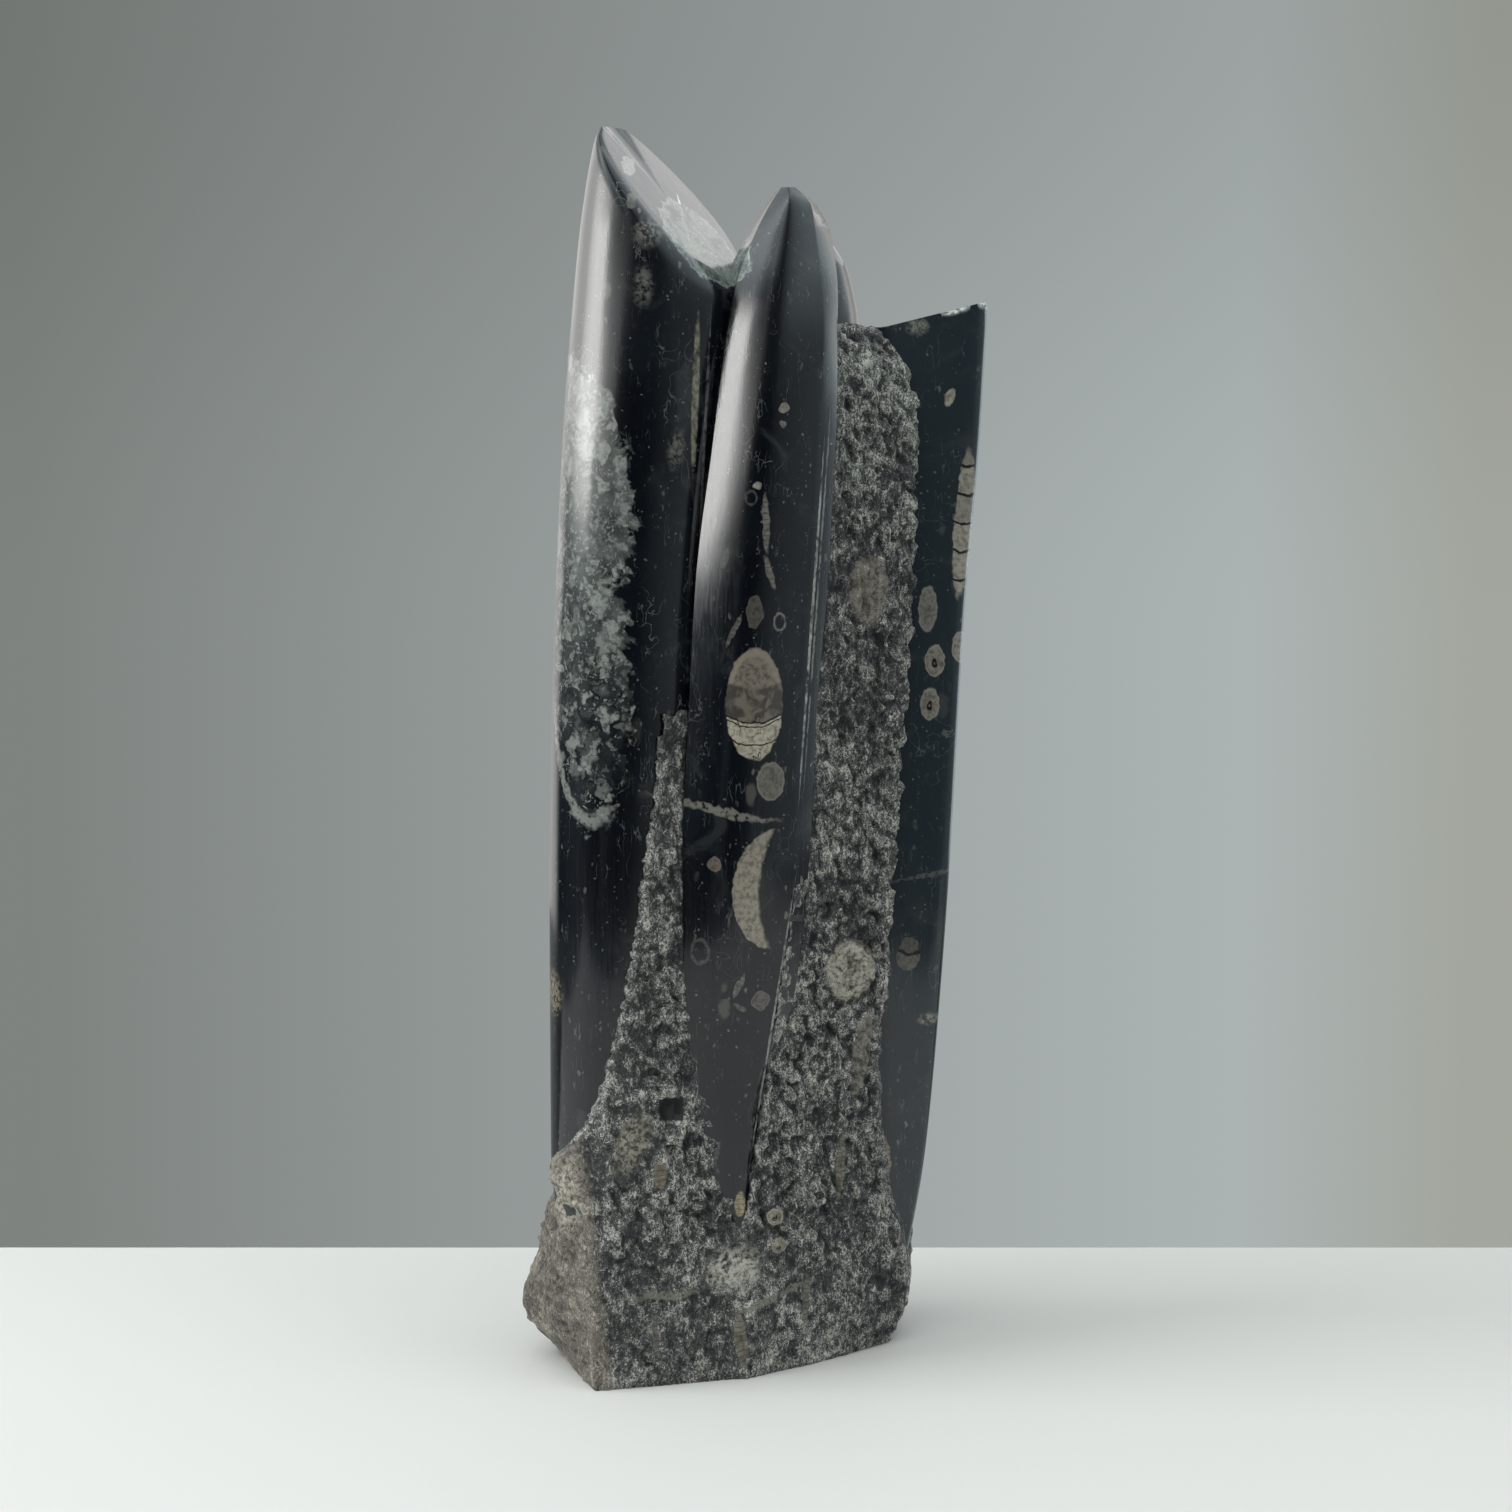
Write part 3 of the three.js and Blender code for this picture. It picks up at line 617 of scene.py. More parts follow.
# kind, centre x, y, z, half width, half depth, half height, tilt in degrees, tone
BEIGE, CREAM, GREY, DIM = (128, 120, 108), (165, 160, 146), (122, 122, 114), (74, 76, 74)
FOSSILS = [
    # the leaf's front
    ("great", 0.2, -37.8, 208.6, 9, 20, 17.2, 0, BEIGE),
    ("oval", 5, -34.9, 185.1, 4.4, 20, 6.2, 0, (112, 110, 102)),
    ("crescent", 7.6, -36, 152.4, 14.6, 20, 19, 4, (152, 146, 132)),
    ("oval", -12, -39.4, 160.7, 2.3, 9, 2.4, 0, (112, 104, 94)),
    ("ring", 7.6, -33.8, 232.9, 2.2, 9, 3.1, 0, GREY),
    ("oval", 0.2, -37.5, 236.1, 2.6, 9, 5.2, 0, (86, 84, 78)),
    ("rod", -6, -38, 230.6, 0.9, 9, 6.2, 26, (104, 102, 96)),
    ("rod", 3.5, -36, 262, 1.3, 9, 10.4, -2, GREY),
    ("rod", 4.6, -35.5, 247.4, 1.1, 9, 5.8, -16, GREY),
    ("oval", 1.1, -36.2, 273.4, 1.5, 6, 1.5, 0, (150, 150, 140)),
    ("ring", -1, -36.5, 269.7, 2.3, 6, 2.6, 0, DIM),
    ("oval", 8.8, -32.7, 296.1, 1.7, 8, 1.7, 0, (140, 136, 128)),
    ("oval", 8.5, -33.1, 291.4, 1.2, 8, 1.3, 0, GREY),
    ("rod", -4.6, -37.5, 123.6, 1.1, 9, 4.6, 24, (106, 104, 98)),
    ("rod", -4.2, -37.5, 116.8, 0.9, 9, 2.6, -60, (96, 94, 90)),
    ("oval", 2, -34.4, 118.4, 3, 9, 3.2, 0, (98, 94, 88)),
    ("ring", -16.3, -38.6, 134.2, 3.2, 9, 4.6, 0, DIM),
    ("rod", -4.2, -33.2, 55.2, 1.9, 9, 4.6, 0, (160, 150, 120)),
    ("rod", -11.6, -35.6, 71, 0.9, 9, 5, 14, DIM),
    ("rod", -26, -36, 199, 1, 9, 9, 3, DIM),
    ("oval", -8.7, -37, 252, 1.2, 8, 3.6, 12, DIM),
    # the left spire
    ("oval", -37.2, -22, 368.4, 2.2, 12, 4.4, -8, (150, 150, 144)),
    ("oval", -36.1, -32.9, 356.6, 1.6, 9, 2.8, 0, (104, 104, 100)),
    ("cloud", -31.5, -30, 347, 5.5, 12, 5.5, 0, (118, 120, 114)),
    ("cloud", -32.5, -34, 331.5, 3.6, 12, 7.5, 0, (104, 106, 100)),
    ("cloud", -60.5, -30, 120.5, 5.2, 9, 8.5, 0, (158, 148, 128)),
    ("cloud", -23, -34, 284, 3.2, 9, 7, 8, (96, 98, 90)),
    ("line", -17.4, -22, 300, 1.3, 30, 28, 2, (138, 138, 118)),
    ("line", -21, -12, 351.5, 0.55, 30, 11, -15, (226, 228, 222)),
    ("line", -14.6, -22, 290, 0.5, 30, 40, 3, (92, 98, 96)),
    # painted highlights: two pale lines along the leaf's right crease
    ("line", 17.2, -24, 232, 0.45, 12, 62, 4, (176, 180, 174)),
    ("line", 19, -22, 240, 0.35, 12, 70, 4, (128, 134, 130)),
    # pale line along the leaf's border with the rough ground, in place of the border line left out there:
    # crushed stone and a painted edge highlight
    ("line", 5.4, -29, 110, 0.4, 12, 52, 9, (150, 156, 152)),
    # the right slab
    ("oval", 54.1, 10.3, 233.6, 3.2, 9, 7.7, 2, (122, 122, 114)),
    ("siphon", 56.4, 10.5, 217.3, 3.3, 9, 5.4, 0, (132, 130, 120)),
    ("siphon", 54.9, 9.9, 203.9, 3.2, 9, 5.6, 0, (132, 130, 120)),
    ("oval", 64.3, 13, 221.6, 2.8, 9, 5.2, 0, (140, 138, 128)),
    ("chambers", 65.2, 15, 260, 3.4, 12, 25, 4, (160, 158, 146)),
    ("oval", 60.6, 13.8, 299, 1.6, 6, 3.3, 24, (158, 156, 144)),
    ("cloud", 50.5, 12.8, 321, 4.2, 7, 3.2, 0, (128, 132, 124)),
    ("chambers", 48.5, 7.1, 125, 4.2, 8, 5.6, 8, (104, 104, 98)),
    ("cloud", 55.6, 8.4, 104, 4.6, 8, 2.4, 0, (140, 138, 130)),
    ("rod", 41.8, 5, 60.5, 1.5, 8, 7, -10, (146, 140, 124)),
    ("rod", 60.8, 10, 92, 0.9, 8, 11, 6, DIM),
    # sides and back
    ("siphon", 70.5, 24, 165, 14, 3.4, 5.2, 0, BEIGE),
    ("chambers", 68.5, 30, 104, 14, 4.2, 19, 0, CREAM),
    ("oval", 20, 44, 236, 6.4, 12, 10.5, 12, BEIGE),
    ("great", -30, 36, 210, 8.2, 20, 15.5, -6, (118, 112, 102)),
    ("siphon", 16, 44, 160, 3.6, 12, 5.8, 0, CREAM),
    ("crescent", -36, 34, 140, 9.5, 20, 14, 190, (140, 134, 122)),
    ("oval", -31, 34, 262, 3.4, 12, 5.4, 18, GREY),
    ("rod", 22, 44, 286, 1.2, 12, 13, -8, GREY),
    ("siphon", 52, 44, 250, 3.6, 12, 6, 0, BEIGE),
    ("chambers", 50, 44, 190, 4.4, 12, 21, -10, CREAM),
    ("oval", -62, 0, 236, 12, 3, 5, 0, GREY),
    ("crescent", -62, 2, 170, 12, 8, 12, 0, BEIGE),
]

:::

Reproduce the material exactly, with every line intact.

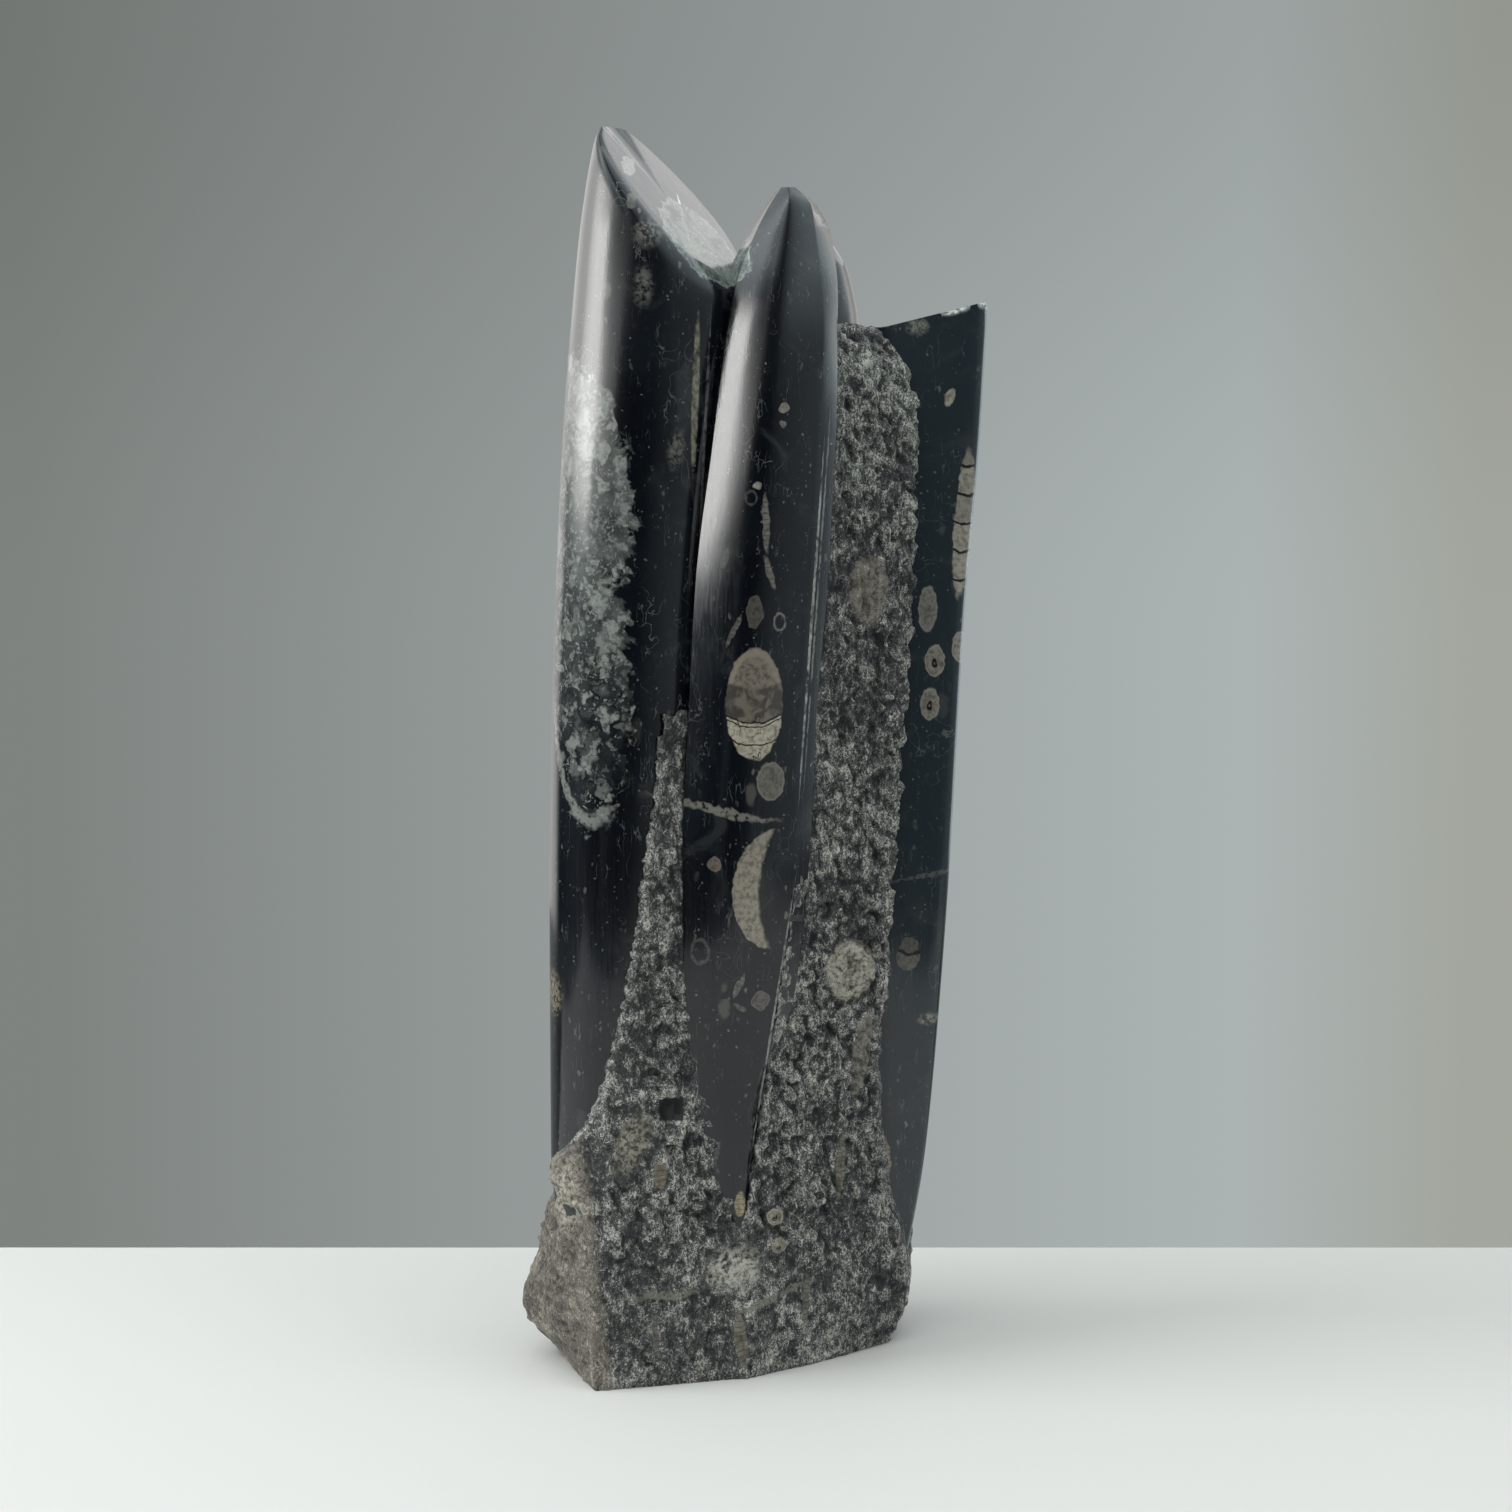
Write part 3 of the three.js and Blender code for this picture. It picks up at line 617 of scene.py. More parts follow.
# kind, centre x, y, z, half width, half depth, half height, tilt in degrees, tone
BEIGE, CREAM, GREY, DIM = (128, 120, 108), (165, 160, 146), (122, 122, 114), (74, 76, 74)
FOSSILS = [
    # the leaf's front
    ("great", 0.2, -37.8, 208.6, 9, 20, 17.2, 0, BEIGE),
    ("oval", 5, -34.9, 185.1, 4.4, 20, 6.2, 0, (112, 110, 102)),
    ("crescent", 7.6, -36, 152.4, 14.6, 20, 19, 4, (152, 146, 132)),
    ("oval", -12, -39.4, 160.7, 2.3, 9, 2.4, 0, (112, 104, 94)),
    ("ring", 7.6, -33.8, 232.9, 2.2, 9, 3.1, 0, GREY),
    ("oval", 0.2, -37.5, 236.1, 2.6, 9, 5.2, 0, (86, 84, 78)),
    ("rod", -6, -38, 230.6, 0.9, 9, 6.2, 26, (104, 102, 96)),
    ("rod", 3.5, -36, 262, 1.3, 9, 10.4, -2, GREY),
    ("rod", 4.6, -35.5, 247.4, 1.1, 9, 5.8, -16, GREY),
    ("oval", 1.1, -36.2, 273.4, 1.5, 6, 1.5, 0, (150, 150, 140)),
    ("ring", -1, -36.5, 269.7, 2.3, 6, 2.6, 0, DIM),
    ("oval", 8.8, -32.7, 296.1, 1.7, 8, 1.7, 0, (140, 136, 128)),
    ("oval", 8.5, -33.1, 291.4, 1.2, 8, 1.3, 0, GREY),
    ("rod", -4.6, -37.5, 123.6, 1.1, 9, 4.6, 24, (106, 104, 98)),
    ("rod", -4.2, -37.5, 116.8, 0.9, 9, 2.6, -60, (96, 94, 90)),
    ("oval", 2, -34.4, 118.4, 3, 9, 3.2, 0, (98, 94, 88)),
    ("ring", -16.3, -38.6, 134.2, 3.2, 9, 4.6, 0, DIM),
    ("rod", -4.2, -33.2, 55.2, 1.9, 9, 4.6, 0, (160, 150, 120)),
    ("rod", -11.6, -35.6, 71, 0.9, 9, 5, 14, DIM),
    ("rod", -26, -36, 199, 1, 9, 9, 3, DIM),
    ("oval", -8.7, -37, 252, 1.2, 8, 3.6, 12, DIM),
    # the left spire
    ("oval", -37.2, -22, 368.4, 2.2, 12, 4.4, -8, (150, 150, 144)),
    ("oval", -36.1, -32.9, 356.6, 1.6, 9, 2.8, 0, (104, 104, 100)),
    ("cloud", -31.5, -30, 347, 5.5, 12, 5.5, 0, (118, 120, 114)),
    ("cloud", -32.5, -34, 331.5, 3.6, 12, 7.5, 0, (104, 106, 100)),
    ("cloud", -60.5, -30, 120.5, 5.2, 9, 8.5, 0, (158, 148, 128)),
    ("cloud", -23, -34, 284, 3.2, 9, 7, 8, (96, 98, 90)),
    ("line", -17.4, -22, 300, 1.3, 30, 28, 2, (138, 138, 118)),
    ("line", -21, -12, 351.5, 0.55, 30, 11, -15, (226, 228, 222)),
    ("line", -14.6, -22, 290, 0.5, 30, 40, 3, (92, 98, 96)),
    # painted highlights: two pale lines along the leaf's right crease
    ("line", 17.2, -24, 232, 0.45, 12, 62, 4, (176, 180, 174)),
    ("line", 19, -22, 240, 0.35, 12, 70, 4, (128, 134, 130)),
    # pale line along the leaf's border with the rough ground, in place of the border line left out there:
    # crushed stone and a painted edge highlight
    ("line", 5.4, -29, 110, 0.4, 12, 52, 9, (150, 156, 152)),
    # the right slab
    ("oval", 54.1, 10.3, 233.6, 3.2, 9, 7.7, 2, (122, 122, 114)),
    ("siphon", 56.4, 10.5, 217.3, 3.3, 9, 5.4, 0, (132, 130, 120)),
    ("siphon", 54.9, 9.9, 203.9, 3.2, 9, 5.6, 0, (132, 130, 120)),
    ("oval", 64.3, 13, 221.6, 2.8, 9, 5.2, 0, (140, 138, 128)),
    ("chambers", 65.2, 15, 260, 3.4, 12, 25, 4, (160, 158, 146)),
    ("oval", 60.6, 13.8, 299, 1.6, 6, 3.3, 24, (158, 156, 144)),
    ("cloud", 50.5, 12.8, 321, 4.2, 7, 3.2, 0, (128, 132, 124)),
    ("chambers", 48.5, 7.1, 125, 4.2, 8, 5.6, 8, (104, 104, 98)),
    ("cloud", 55.6, 8.4, 104, 4.6, 8, 2.4, 0, (140, 138, 130)),
    ("rod", 41.8, 5, 60.5, 1.5, 8, 7, -10, (146, 140, 124)),
    ("rod", 60.8, 10, 92, 0.9, 8, 11, 6, DIM),
    # sides and back
    ("siphon", 70.5, 24, 165, 14, 3.4, 5.2, 0, BEIGE),
    ("chambers", 68.5, 30, 104, 14, 4.2, 19, 0, CREAM),
    ("oval", 20, 44, 236, 6.4, 12, 10.5, 12, BEIGE),
    ("great", -30, 36, 210, 8.2, 20, 15.5, -6, (118, 112, 102)),
    ("siphon", 16, 44, 160, 3.6, 12, 5.8, 0, CREAM),
    ("crescent", -36, 34, 140, 9.5, 20, 14, 190, (140, 134, 122)),
    ("oval", -31, 34, 262, 3.4, 12, 5.4, 18, GREY),
    ("rod", 22, 44, 286, 1.2, 12, 13, -8, GREY),
    ("siphon", 52, 44, 250, 3.6, 12, 6, 0, BEIGE),
    ("chambers", 50, 44, 190, 4.4, 12, 21, -10, CREAM),
    ("oval", -62, 0, 236, 12, 3, 5, 0, GREY),
    ("crescent", -62, 2, 170, 12, 8, 12, 0, BEIGE),
]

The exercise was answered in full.